Mais pour Joe Biden, Kamala Harris a aussi un autre atout : la Californie et sa puissante Silicon Valley.
Kamala Harris, avocate, procureure et sénatrice californienne
Cela ne fait aucun doute que Kamala Harris est proche des entreprises de l’État américain qu’elle représente. Pour s’en convaincre, il suffit de regarder la liste de ses soutiens privés quand elle faisait campagne pour son élection au Sénat : des dirigeants de Facebook, Yahoo, Google, eBay, Nest, Airbnb, Salesforce et même la veuve de Steve Jobs, Laurene Powell Jobs, ont donné pour sa campagne. Laurene Powell Jobs l’a même fait intervenir lors de la conférence Code 2017 à ses côtés, grand séminaire organisé par Recode où des personnalités de tous les milieux discutent des enjeux de la tech.
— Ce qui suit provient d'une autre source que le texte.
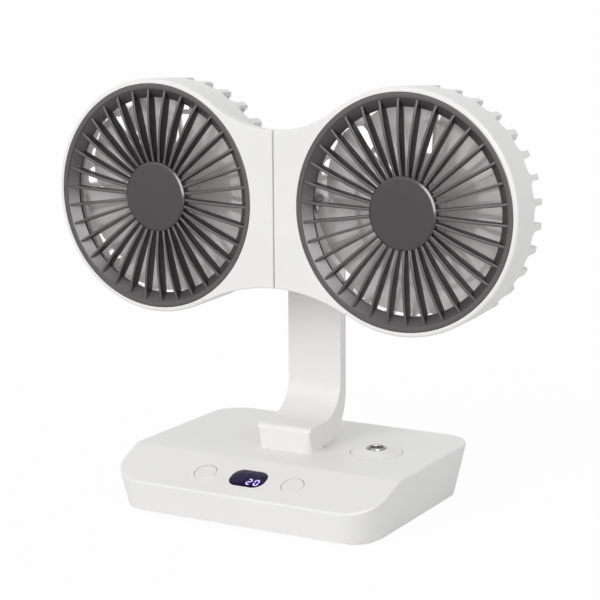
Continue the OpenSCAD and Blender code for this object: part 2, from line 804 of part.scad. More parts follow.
module head_shell(side) {
    color(white) at_head(side) handed(side) difference() {
        union() {
            rotate_extrude($fn = fine) polygon([[bore_r, 0], [bezel_r - rim_break, 0], [bezel_r, rim_break],
                [split_r, front_d], [inner_r, front_d], [inner_r, ledge_d + ledge_t],
                [ledge_r, ledge_d + ledge_t], [ledge_r, ledge_d], [bore_r, ledge_d]]);
            difference() {
                linear_extrude(bridge_t) bridge_half(0);
                cylinder(h = front_d, r = inner_r, $fn = fine);
                translate([0, 0, head_wall + 0.4]) linear_extrude(bridge_t) difference() {
                    bridge_half(head_wall);
                    circle(bezel_r, $fn = fine);
                }
            }
            difference() {
                translate([-head_x + pivot_half + 0.35, 0, tilt_d]) rotate([0, 90, 0])
                    cylinder(h = head_x - pivot_half - 0.35 - boss_in_r, r = boss_r, $fn = fine);
                translate([-bezel_r, -boss_r - cut, front_d]) cube([bezel_r, 2 * boss_r + 2 * cut, front_d]);
            }
            intersection() {
                handed(side) column_places() translate([0, 0, column_seat])
                    cylinder(h = column_front - column_seat, r = column_r, $fn = 48);
                cylinder(h = front_d, r = inner_r + head_wall / 2, $fn = fine);
            }
        }
        handed(side) column_places() translate([0, 0, column_front - screw_tip - 0.5])
            cylinder(h = screw_tip + 2, r = screw_r - 0.1, $fn = 32);
        translate([-head_x, 0, tilt_d]) rotate([0, 90, 0])
            cylinder(h = head_x - boss_in_r + cut, r = tilt_shaft_r + run_gap, $fn = fine);
    }
}

// A slot wraps from the side to the back; its front end has rounded corners.
module vent_slot() {
    half = slot_w / 2;
    corner_y = half - slot_corner;
    reach = bezel_r + cut - slot_straight_r;
    translate([0, 0, slot_front + slot_corner]) linear_extrude(head_d)
        polygon([[slot_inner_r, -slot_inner_w / 2], [slot_straight_r, -half], [bezel_r + cut, -half],
            [bezel_r + cut, half], [slot_straight_r, half], [slot_inner_r, slot_inner_w / 2]]);
    translate([slot_straight_r, -corner_y, slot_front]) cube([reach, 2 * corner_y, 2 * slot_corner]);
    for (y = [-corner_y, corner_y]) translate([slot_straight_r, y, slot_front + slot_corner])
        rotate([0, 90, 0]) cylinder(h = reach, r = slot_corner, $fn = 32);
}

module rear_cage(side) {
    color(white) at_head(side) difference() {
        union() {
            difference() {
                rotate_extrude($fn = fine) polygon([[0, back_in], [cage_inner_r - 1, back_in],
                    [cage_inner_r, back_in - 1], [cage_inner_r, front_d + 1], [spigot_r - 1.4, front_d],
                    [spigot_r - 1.4, front_d - spigot_d], [spigot_r, front_d - spigot_d], [spigot_r, front_d],
                    [split_r, front_d], [back_r, head_d - back_edge], [back_r - back_edge, head_d],
                    [0, head_d]]);
                for (i = [0:slot_n - 1]) rotate([0, 0, i * 360 / slot_n]) vent_slot();
            }
            translate([0, 0, back_in])
                tube(head_wall, mid_ring_r + mid_ring_w / 2, mid_ring_r - mid_ring_w / 2);
            translate([0, 0, tower_front]) cylinder(h = back_in - tower_front + eps, r = tower_r, $fn = fine);
            intersection() {
                column_places() translate([0, 0, column_front])
                    cylinder(h = back_in - column_front + 1, r = column_r, $fn = 48);
                rotate_extrude($fn = fine) polygon([[0, column_front], [spigot_r, column_front],
                    [spigot_r, front_d], [back_r - 0.5, front_d], [back_r - 0.5, head_d - back_edge],
                    [back_r - back_edge - 0.5, head_d], [0, head_d]]);
            }
        }
        column_places() translate([0, 0, column_front - cut])
            cylinder(h = head_d, r = screw_r + 0.2, $fn = 32);
        column_places() translate([0, 0, column_front + 3])
            cylinder(h = head_d, r = screw_head_r - 0.3, $fn = 32);
        translate([0, 0, tower_front - cut])
            cylinder(h = head_d - 2 - tower_front + cut, r = bearing_r, $fn = fine);
        translate([0, 0, head_d - rear_cap_sink])
            cylinder(h = head_wall, r = rear_cap_r + fit_gap, $fn = fine);
        if (side < 0) shaft_notch(1); else shaft_notch(-1);
    }
}

// Room in the spigot for the flange of the tilt shaft.
module shaft_notch(way) {
    translate([way * boss_in_r, 0, tilt_d]) rotate([0, way * 90, 0]) translate([0, 0, -2 * cut])
        cylinder(h = bezel_r, r = boss_r + 0.4, $fn = 48);
}

module head_screws(side) {
    color(metal) at_head(side) column_places() translate([0, 0, column_front + 3]) {
        cylinder(h = screw_head_h, r = screw_head_r - 0.5, $fn = 32);
        translate([0, 0, -3 - screw_tip]) cylinder(h = 3 + screw_tip, r = screw_r - 0.2, $fn = 32);
    }
}

// Front edge of a spoke: it falls away from the crest to the disc and to the tip on the dished ring.
spoke_root_r = disc_r - 1.3;
spoke_steps = 14;
disc_under = disc_d + 1.4;
dish_t = 2.1;
function spoke_front(r) =
    let (low_r = r < spoke_crest_r ? disc_r : spoke_tip_r, low_d = r < spoke_crest_r ? spoke_root_d : spoke_tip_d)
    (low_d + spoke_bulge) * pow((r - spoke_crest_r) / (low_r - spoke_crest_r), 2) - spoke_bulge;

module spoke() {
    start = disc_r + fit_gap;
    top = [for (i = [0:spoke_steps]) let (r = start + (spoke_tip_r - start) * i / spoke_steps)
        [r, spoke_front(r)]];
    translate([0, spoke_t / 2, 0]) rotate([90, 0, 0]) linear_extrude(spoke_t)
        polygon(concat([[spoke_root_r, disc_under + 0.4], [start, disc_under + 0.4]], top,
            [[dish_r + 0.7, dish_d - 0.8], [dish_r - 1, spoke_back], [spoke_root_r, spoke_back - 0.4]]));
}

module front_grille(side) {
    color(dark) at_head(side) {
        rotate_extrude($fn = fine) polygon([[grille_r - rim_w, 0], [grille_r, 0], [grille_r, ledge_d],
            [ledge_r + 0.3, ledge_d], [ledge_r + 0.3, dish_t], [grille_r - rim_w, dish_t],
            [dish_r + 1, dish_d], [dish_r, dish_d], [dish_r, dish_d - 1.5]]);
        for (i = [0:spoke_n - 1]) rotate([0, 0, -spoke_phase - i * 360 / spoke_n]) spoke();
        rotate_extrude($fn = fine) polygon([[0, spoke_back - 1.2], [disc_r - 2.4, spoke_back - 1.2],
            [disc_r - 2.4, disc_under], [disc_r - 0.2, disc_under], [disc_r - 0.2, spoke_back],
            [0, spoke_back]]);
    }
}

module grille_disc(side) {
    color([0.3, 0.28, 0.28]) at_head(side) rotate_extrude($fn = fine)
        polygon([[0, disc_d], [disc_r - 0.9, disc_d], [disc_r, disc_d + 0.9], [disc_r, disc_under],
            [disc_r - 2.5, disc_under], [disc_r - 2.5, disc_d + 2.6], [0, disc_d + 2.6]]);
}

module fan_rotor(side) {
    span = hub_back - hub_front;
    tip_w = span / sin(blade_pitch);
    root_at = sqrt(hub_r * hub_r - blade_root_w * blade_root_w / 4) - 2;
    color([0.6, 0.63, 0.6]) at_head(side) {
        rotate_extrude($fn = fine) polygon([[shaft_r, hub_front], [hub_r - 3, hub_front],
            [hub_r, hub_front + 2], [hub_r, hub_back], [hub_r - hub_wall, hub_back],
            [hub_r - hub_wall, hub_front + 2.8], [hub_r - 4, hub_front + hub_wall],
            [shaft_r + 2, hub_front + hub_wall], [shaft_r + 2, tower_front - 1], [shaft_r, tower_front - 1]]);
        intersection() {
            for (i = [0:blade_n - 1]) rotate([0, 0, i * 360 / blade_n])
                translate([0, 0, (hub_front + hub_back) / 2]) rotate([-blade_pitch, 0, 0])
                    translate([0, 0, -blade_t / 2]) linear_extrude(blade_t)
                        polygon([[root_at, -blade_root_w / 2], [blade_r, -tip_w / 2],
                            [blade_r, tip_w / 2], [root_at, blade_root_w / 2]]);
            translate([0, 0, hub_front + 0.6]) tube(span - 1.2, blade_r, hub_r - 0.5);
        }
    }
}

module rotor_magnet(side) {
    color([0.25, 0.25, 0.27]) at_head(side) translate([0, 0, stator_front - 1])
        tube(stator_l + 2, hub_r - hub_wall, hub_r - hub_wall - magnet_t);
}

module motor_shaft(side) {
    color(metal) at_head(side) translate([0, 0, hub_front])
        cylinder(h = head_d - shaft_end_in - hub_front, r = shaft_r, $fn = 48);
}

module motor_stator(side) {
    color([0.7, 0.4, 0.2]) at_head(side) translate([0, 0, stator_front]) {
        tube(stator_l, tower_r + 3, tower_r);
        for (i = [0:coil_n - 1]) rotate([0, 0, i * 360 / coil_n]) translate([tower_r + 2, -coil_w / 2, 0.8])
            cube([stator_r - tower_r - 3, coil_w, stator_l - 1.6]);
        for (i = [0:coil_n - 1]) rotate([0, 0, i * 360 / coil_n])
            translate([stator_r - shoe_t, -shoe_w / 2, 0]) cube([shoe_t, shoe_w, stator_l]);
    }
}

module motor_board(side) {
    color(board_green) at_head(side) translate([0, 0, motor_board_d]) tube(board_t, motor_board_r, tower_r);
}

module motor_bearings(side) {
    color([0.72, 0.58, 0.3]) at_head(side) for (d = [tower_front, head_d - bearing_end_in - bearing_l])
        translate([0, 0, d]) tube(bearing_l, bearing_r, shaft_r + run_gap);
}

module rear_cap(side) {
    color(white) at_head(side) translate([0, 0, head_d - rear_cap_sink])
        cylinder(h = rear_cap_t, r = rear_cap_r, $fn = fine);
}

base_shell();
base_bottom();
rubber_feet();
base_screws();
display_window();
display_module();
control_board();
button_switches();
panel_button(left);  // left_button
panel_button(right);  // right_button
battery_cells();
battery_tray();
charge_board();
usb_port();
water_tank();
mist_wick();
mist_cap();
cap_seal();
mist_disc();
mist_nozzle();
arm_shell();
arm_back_cover();
arm_screws();
arm_cable();
pivot_block();
pivot_screws();
tilt_bushes();
friction_washers();
tilt_shaft(left);  // left_tilt_shaft
head_shell(left);  // left_head_shell
rear_cage(left);  // left_rear_cage
front_grille(left);  // left_front_grille
grille_disc(left);  // left_grille_disc
fan_rotor(left);  // left_fan_rotor
rotor_magnet(left);  // left_rotor_magnet
motor_shaft(left);  // left_motor_shaft
motor_stator(left);  // left_motor_stator
motor_board(left);  // left_motor_board
motor_bearings(left);  // left_motor_bearings
rear_cap(left);  // left_rear_cap
head_screws(left);  // left_head_screws
tilt_shaft(right);  // right_tilt_shaft
head_shell(right);  // right_head_shell
rear_cage(right);  // right_rear_cage
front_grille(right);  // right_front_grille
grille_disc(right);  // right_grille_disc
fan_rotor(right);  // right_fan_rotor
rotor_magnet(right);  // right_rotor_magnet
motor_shaft(right);  // right_motor_shaft
motor_stator(right);  // right_motor_stator
motor_board(right);  // right_motor_board
motor_bearings(right);  // right_motor_bearings
rear_cap(right);  // right_rear_cap
head_screws(right);  // right_head_screws
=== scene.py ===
import math

import bpy
from mathutils import Matrix, Vector


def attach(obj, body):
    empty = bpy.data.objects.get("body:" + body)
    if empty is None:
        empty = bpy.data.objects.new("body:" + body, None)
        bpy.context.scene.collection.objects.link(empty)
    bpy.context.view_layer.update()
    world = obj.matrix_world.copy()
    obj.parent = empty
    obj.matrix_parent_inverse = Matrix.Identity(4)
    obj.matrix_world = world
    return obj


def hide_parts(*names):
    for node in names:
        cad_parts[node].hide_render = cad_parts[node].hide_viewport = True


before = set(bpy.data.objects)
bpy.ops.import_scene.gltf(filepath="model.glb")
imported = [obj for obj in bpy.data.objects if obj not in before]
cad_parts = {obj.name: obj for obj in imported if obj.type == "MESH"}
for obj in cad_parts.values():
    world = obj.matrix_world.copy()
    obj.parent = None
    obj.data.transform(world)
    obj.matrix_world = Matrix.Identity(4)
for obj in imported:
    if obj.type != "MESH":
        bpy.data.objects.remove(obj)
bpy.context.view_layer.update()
scene = bpy.context.scene
mm = 0.001                                         # the sizes of the object are in millimetres

# Places that several pieces share
fan = {"x": 74.0, "z": 164.0, "faceY": -20.0, "tiltDepth": 16.0}
base = {"width": 162.0, "height": 30.0, "bottomZ": 1.0, "frontY": -64.94, "backY": 63.0, "lean": 5.0,
        "corner": 18.0, "wall": 2.2, "edge": 1.1, "ridgeY": -32.5, "lipZ": 18.0, "panelRun": 30.5}
panelDrop = base["height"] - base["lipZ"]
panelAngle = math.atan2(panelDrop, base["panelRun"])
panelLength = math.hypot(panelDrop, base["panelRun"])
upSlope = Vector((0, math.cos(panelAngle), math.sin(panelAngle)))
outOfPanel = Vector((0, -math.sin(panelAngle), math.cos(panelAngle)))
panelMiddle = Vector((0, base["ridgeY"], base["height"])) - upSlope * panelLength / 2
acrossX, alongY, upZ = Vector((1, 0, 0)), Vector((0, 1, 0)), Vector((0, 0, 1))
sides = ((-1, "left"), (1, "right"))


def deselectAll():
    if bpy.context.object and bpy.context.object.mode != "OBJECT":
        bpy.ops.object.mode_set(mode="OBJECT")
    bpy.ops.object.select_all(action="DESELECT")


def pick(piece):
    deselectAll()
    piece.select_set(True)
    bpy.context.view_layer.objects.active = piece


def nameNew(name):
    # Names what was just added, and puts its place, turn and size into its mesh
    piece = bpy.context.object
    piece.name = piece.data.name = name
    bpy.ops.object.transform_apply(location=True, rotation=True, scale=True)
    return piece


def applyModifier(piece, kind, **settings):
    pick(piece)
    bpy.ops.object.modifier_add(type=kind)
    modifier = piece.modifiers[-1]
    for name, value in settings.items():
        setattr(modifier, name, value)
    bpy.ops.object.modifier_apply(modifier=modifier.name)


def roundEdges(piece, width, segments=3, angle=35):
    applyModifier(piece, "BEVEL", width=width * mm, segments=segments, limit_method="ANGLE",
                  angle_limit=math.radians(angle), use_clamp_overlap=True)


def smooth(piece, angle=32):
    pick(piece)
    bpy.ops.object.shade_smooth_by_angle(angle=math.radians(angle))


def evenShading(piece):
    applyModifier(piece, "WEIGHTED_NORMAL", keep_sharp=True, weight=60)


def turnMesh(piece, angle, axis, centre):
    piece.data.transform(Matrix.Translation(centre) @ Matrix.Rotation(angle, 4, axis)
                         @ Matrix.Translation(-centre))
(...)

Même si elle a baigné dans l’univers californien, la sénatrice s’est fait connaître pour les combats mentionnés par Biden, qui ne touchent pas forcément l’univers de la Silicon Valley. Il n’empêche qu’elle n’a pas été complètement absente des discussions liées à l’activité économique et industrielle la plus importante de son État.
Dès 2012, elle avait pu obtenir des géants de l’époque (Apple, Google, Amazon, Microsoft et… HP et RIM, l’entreprise qui construisait les BlackBerry) un accord pour indiquer les pratiques liées à la vie privée des applications mobiles dans les magasins virtuels. Elle avait alors eu une phrase prophétique, alors que Facebook balbutiait et que ni l’affaire Cambridge Analytica, ni le RGPD n’existaient : « Votre vie privée ne doit pas être le prix à payer pour utiliser une application, mais c’est trop souvent le cas », avait-elle annoncé, encore procureure générale.
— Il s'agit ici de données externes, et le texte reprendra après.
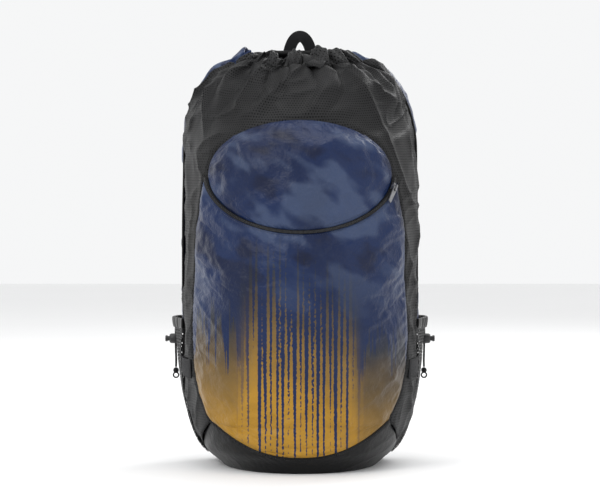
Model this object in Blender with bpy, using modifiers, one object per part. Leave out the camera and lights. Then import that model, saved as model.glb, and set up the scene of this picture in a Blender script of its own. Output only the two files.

Plus récemment, Harris s’est illustrée avec d’autres sénateurs pour mettre en évidence les biais des intelligences artificielles, sur la couleur de peau ou le genre. Un sujet qui a été confirmé par de nombreuses études et que Harris a cherché à politiser, afin d’imposer un cadre à ces recherches. Toujours sur l’intelligence artificielle, Harris a fait partie d’un groupe de sénateurs demandant à ce que son usage soit régulé au niveau fédéral.
L’oreille des géants
Pour des observateurs de la politique américaine liée aux enjeux de la tech, Kamala Harris est un choix plus judicieux qu’Elizabeth Warren, figure démocrate du démantèlement des géants du web. Au New York Times, qui a fait un portrait en plusieurs vidéos de celle qui était aussi candidate à l’investiture démocrate pour la présidentielle 2020, elle affirme, pragmatique, que le démantèlement n’est pas sa priorité : « Je veux m’assurer que les entreprises de la tech soient régulées pour que les Américains n’aient pas à craindre pour leur vie privée, ajoutant qu’il faut la possibilité de choisir ce que les entreprises font des données personnelles ».
Dans Recode, on peut lire pourtant que Harris n’a rien de quelqu’un qui ne serait que dans la demi-mesure. Bien au contraire : le fait qu’elle ait gagné la confiance des géants de la tech pourrait lui donner une opportunité historique de créer des lois fortes qu’ils respecteraient. On pense bien entendu aux enquêtes sur l’anti-concurrence qui se jouent actuellement partout dans le monde — un sujet que Harris n’a pas encore développé, mais sur lequel elle pourrait, mieux que quiconque, porter le programme démocrate. En tant que vice-présidente, représentant l’intérêt de toutes les Américaines et tous les Américains, elle aurait plus de liberté qu’en étant sénatrice d’un État porté par ces géants.
Quoi qu’il en soit, Joe Biden et Kamala Harris auront fort à faire avant de s’attaquer aux enjeux des nouvelles technologies. Leur élection, si elle advient, aura lieu dans un climat où l’Amérique est profondément divisée et ne parvient pas à endiguer l’épidémie de coronavirus.